[Start Material]

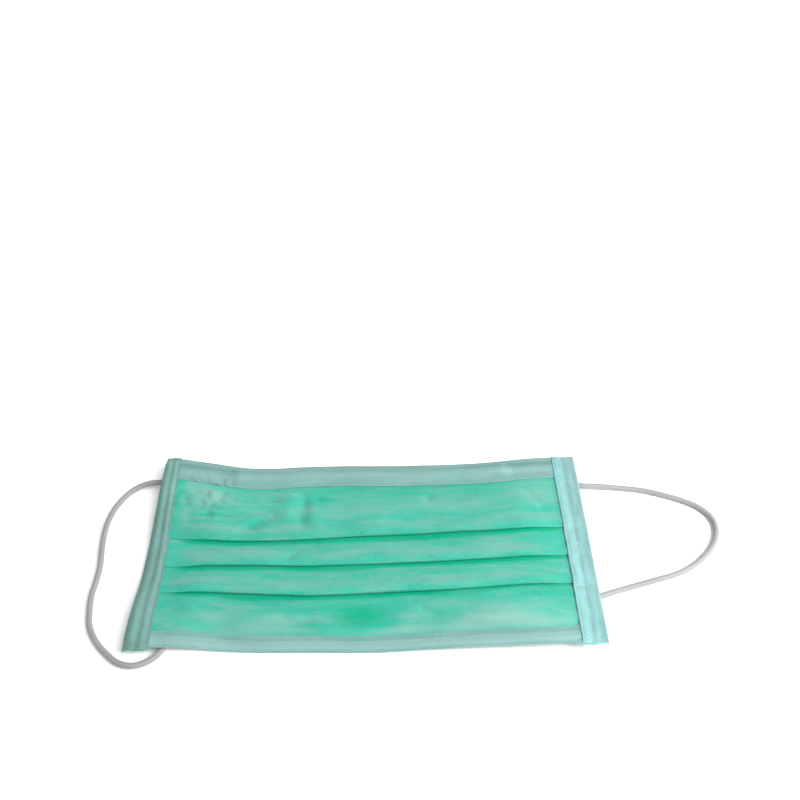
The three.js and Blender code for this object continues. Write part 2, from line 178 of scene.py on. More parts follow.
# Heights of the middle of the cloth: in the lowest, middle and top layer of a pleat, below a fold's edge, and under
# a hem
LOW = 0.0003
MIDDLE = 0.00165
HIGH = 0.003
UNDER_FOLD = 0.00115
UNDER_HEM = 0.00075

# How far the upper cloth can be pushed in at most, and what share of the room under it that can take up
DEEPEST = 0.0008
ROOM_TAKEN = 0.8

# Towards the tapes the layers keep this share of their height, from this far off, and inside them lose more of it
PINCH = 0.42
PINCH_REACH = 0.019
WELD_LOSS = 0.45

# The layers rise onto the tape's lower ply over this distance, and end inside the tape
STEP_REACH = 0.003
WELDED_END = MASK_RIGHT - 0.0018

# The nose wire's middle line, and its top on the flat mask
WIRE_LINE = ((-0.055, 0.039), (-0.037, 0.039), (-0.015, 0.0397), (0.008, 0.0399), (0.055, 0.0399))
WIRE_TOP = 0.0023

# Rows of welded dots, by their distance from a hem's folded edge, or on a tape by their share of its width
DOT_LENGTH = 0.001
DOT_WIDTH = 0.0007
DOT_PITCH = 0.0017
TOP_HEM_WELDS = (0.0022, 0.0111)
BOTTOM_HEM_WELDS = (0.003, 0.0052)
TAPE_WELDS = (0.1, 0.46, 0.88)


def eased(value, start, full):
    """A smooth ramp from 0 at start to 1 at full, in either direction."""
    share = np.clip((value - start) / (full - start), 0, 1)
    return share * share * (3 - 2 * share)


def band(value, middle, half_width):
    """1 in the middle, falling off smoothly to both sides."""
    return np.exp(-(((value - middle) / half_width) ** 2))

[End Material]

**Objective:**
Copy out every line of the material above that mentions the word "this".

**The answer:**
The three.js and Blender code for this object continues. Write part 2, from line 178 of scene.py on. More parts follow.
# Towards the tapes the layers keep this share of their height, from this far off, and inside them lose more of it
# The layers rise onto the tape's lower ply over this distance, and end inside the tape